By the beginning of 1945 the tide of the Pacific War had turned dramatically against Japan. During the summer of 1944, U.S. forces had seized the Mariana Islands, breaching the Japanese inner defensive perimeter, virtually annihilating the Combined Fleet’s carrier air groups at the Battle of the Philippine Sea, and placing land-based bombers within range of the Home Islands. Almost simultaneously, the British were repulsing the last Japanese offensive in Southeast Asia at the Battle of Imphal-Kohima on the Indian frontier. And in October, the U.S. dual advance reached the Philippines and effectively eliminated the Imperial Navy’s powerful surface-action component at Leyte Gulf. Meanwhile, the war on trade spearheaded by U.S. submarine forces had decimated the enemy’s merchant marine, depriving Japan of the strategic materials for which it had gone to war.

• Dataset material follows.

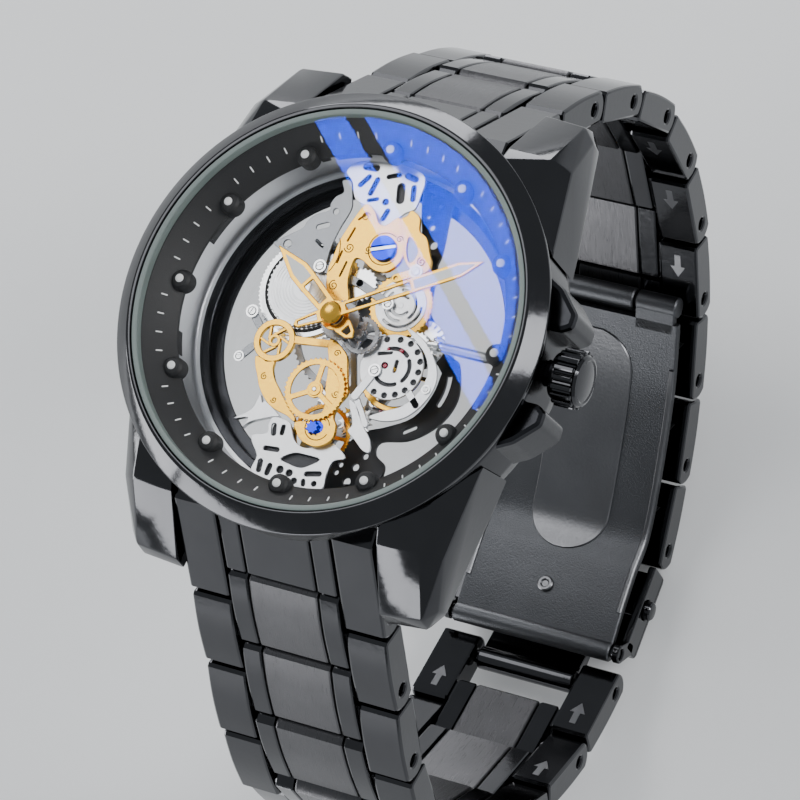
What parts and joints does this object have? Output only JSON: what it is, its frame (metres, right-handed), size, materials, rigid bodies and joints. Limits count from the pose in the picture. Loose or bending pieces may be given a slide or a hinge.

Even worse setbacks were to follow. In February 1945 the U.S. offensive, then pursuing a single axis of advance, took a giant stride to Iwo Jima, a Bonin island selected as a forward base for the aerial bombardment of Japan. In March, B-29s flying from the Marianas carried out the first fire-bombing of Tokyo, destroying 16 square miles of the city and killing, at low estimate, 73,000 of its inhabitants. Iwo Jima was declared secure on the 24th, and on 1 April U.S. soldiers and Marines landed on Okinawa, in the Ryukyu Islands, from which the projected invasion of the Home Islands—only 350 miles away—would be launched.

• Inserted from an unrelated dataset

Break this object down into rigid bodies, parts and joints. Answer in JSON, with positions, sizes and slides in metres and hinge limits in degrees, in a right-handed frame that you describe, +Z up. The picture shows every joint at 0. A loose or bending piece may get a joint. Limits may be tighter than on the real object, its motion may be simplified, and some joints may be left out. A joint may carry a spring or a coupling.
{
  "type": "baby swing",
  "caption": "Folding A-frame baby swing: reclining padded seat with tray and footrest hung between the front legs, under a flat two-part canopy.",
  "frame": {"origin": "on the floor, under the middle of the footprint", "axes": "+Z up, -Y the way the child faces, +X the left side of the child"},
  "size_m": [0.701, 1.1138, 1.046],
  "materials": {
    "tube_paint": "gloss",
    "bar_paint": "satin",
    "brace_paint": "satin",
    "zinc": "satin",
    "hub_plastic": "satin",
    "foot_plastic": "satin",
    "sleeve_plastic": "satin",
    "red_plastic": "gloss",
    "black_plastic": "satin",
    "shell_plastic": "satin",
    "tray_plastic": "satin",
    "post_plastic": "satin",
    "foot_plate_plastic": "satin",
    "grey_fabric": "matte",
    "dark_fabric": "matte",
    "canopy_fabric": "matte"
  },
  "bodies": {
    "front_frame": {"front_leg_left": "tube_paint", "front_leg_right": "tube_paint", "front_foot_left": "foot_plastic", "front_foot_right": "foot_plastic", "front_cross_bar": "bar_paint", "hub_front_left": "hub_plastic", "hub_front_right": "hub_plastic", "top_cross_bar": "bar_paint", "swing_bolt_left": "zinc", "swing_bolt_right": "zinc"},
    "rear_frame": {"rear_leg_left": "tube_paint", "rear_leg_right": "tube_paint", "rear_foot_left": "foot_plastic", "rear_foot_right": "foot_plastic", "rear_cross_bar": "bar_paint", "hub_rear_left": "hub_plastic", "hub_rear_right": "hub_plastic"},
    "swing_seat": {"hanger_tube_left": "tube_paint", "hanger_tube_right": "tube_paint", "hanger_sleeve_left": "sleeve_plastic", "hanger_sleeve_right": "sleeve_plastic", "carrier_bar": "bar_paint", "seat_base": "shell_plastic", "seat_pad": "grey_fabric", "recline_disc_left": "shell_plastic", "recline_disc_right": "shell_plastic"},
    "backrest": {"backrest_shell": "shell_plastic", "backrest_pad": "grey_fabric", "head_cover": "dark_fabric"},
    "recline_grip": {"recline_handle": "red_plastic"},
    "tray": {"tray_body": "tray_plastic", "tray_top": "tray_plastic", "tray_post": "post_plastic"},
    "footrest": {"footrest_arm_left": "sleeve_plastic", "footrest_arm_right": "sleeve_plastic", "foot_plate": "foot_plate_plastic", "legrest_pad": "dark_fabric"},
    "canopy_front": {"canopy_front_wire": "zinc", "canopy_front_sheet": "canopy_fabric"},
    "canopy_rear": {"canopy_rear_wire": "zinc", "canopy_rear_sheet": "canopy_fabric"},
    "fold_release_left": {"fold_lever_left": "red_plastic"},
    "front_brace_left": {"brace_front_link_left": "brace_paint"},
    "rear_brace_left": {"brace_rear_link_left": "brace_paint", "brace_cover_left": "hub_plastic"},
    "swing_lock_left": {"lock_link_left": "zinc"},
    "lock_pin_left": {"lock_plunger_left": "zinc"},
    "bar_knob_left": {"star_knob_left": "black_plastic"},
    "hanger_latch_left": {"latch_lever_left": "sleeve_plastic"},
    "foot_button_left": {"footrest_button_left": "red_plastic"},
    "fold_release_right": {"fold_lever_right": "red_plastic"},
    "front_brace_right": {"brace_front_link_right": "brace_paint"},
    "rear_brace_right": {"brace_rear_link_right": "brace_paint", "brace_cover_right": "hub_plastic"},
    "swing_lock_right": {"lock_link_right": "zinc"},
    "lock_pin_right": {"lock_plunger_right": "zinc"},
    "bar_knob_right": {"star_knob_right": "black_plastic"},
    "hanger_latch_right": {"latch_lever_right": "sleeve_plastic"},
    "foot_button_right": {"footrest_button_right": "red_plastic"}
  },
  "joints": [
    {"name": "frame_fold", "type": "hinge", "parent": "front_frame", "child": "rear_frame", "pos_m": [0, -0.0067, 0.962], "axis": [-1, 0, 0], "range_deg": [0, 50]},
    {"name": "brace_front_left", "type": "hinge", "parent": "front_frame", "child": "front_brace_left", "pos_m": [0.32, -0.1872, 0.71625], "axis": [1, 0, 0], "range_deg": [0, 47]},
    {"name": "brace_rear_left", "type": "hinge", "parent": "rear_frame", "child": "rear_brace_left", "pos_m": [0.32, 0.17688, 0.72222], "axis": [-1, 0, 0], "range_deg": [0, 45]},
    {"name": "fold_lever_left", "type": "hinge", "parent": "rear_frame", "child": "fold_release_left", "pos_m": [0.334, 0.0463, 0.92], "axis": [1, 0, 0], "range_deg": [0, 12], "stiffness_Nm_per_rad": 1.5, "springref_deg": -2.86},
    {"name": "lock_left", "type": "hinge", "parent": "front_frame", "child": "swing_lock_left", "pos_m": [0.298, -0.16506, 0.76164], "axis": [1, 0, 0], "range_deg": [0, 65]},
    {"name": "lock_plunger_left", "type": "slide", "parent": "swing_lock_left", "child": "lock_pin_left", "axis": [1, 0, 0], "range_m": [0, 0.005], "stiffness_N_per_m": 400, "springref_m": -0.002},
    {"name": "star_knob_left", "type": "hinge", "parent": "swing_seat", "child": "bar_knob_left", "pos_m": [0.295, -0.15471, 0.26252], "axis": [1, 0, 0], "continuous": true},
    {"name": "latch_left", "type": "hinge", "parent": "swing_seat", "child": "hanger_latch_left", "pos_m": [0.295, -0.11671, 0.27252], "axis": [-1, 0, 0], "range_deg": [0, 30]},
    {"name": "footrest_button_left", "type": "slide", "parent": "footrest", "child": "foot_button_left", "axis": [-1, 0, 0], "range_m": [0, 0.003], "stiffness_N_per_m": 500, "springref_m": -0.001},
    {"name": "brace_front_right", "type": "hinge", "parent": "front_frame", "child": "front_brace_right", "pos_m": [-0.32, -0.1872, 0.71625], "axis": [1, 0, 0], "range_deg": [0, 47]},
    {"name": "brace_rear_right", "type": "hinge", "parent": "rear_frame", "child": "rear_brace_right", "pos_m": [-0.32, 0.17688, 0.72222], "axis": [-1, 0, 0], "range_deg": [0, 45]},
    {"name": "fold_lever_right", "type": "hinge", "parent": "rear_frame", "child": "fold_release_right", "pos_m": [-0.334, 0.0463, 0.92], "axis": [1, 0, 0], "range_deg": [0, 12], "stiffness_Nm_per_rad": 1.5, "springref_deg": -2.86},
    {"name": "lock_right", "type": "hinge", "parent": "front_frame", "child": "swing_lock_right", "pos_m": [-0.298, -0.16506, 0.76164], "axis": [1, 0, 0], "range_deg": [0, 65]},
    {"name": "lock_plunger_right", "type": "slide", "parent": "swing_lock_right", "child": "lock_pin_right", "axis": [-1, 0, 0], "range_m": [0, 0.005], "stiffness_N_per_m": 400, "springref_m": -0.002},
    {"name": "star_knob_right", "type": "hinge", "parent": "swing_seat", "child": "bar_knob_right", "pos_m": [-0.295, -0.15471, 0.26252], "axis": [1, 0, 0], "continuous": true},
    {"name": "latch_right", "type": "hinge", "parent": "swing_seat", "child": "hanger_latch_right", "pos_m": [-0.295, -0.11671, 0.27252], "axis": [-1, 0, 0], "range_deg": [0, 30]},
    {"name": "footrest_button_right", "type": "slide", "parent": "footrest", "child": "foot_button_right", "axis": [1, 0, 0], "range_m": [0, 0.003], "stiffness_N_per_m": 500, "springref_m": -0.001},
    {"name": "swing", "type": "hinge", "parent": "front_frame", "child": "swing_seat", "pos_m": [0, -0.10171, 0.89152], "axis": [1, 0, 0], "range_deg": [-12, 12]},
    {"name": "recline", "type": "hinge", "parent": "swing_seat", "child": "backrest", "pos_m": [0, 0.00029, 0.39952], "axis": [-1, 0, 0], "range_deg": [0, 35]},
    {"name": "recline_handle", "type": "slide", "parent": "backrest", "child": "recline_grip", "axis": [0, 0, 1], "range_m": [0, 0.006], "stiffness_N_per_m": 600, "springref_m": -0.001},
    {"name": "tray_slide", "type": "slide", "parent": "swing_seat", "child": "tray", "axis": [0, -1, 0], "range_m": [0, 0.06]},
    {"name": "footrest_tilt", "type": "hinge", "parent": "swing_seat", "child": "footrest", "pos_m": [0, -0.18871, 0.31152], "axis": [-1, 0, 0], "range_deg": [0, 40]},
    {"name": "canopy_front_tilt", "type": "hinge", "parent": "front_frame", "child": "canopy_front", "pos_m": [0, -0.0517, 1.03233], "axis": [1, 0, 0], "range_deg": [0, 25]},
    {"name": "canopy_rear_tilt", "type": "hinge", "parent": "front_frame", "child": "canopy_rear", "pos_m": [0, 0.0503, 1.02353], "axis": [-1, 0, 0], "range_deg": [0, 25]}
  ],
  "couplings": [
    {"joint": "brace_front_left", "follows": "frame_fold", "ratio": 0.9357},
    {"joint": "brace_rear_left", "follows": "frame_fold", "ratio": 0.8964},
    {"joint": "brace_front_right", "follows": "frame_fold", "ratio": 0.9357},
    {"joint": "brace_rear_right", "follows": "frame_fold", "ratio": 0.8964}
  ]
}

Moderate Japanese military and political leaders had been convinced since the fall of the Marianas that the war was lost and should be ended. On the other hand, with every new defeat the still-dominant hard liners clung all the more fiercely to the patriotic slogan, “One hundred million deaths rather than surrender.” Even at this late date, they insisted, the spiritual superiority of the Japanese warrior could nullify the enemy’s enormous material advantage. This would be manifested through “special operations”—a euphemism for suicide attacks. The first such attacks had been made by naval airmen during the Battle of Leyte Gulf. At the time, they were regarded as a temporary expedient, but their successes (exaggerated by the claims of returning escorts) soon led to their institutionalization in the Kamikaze (Divine Wind) Special Attack Corps. Japanese military values assured that, at least initially, there was no shortage of idealistic young volunteers for one-way missions, and in the war’s closing months the aircraft of the original kamikazes were complemented by other suicide weapons: kaiten (turn toward heaven) human torpedoes, first deployed in November 1944; oka (cherry blossom) piloted bombs, which became operational in March 1945; shinyo (ocean shaking) motorboats mounting contact charges in their bows, intended for use in the defense of the Home Islands; and the battleship Yamato.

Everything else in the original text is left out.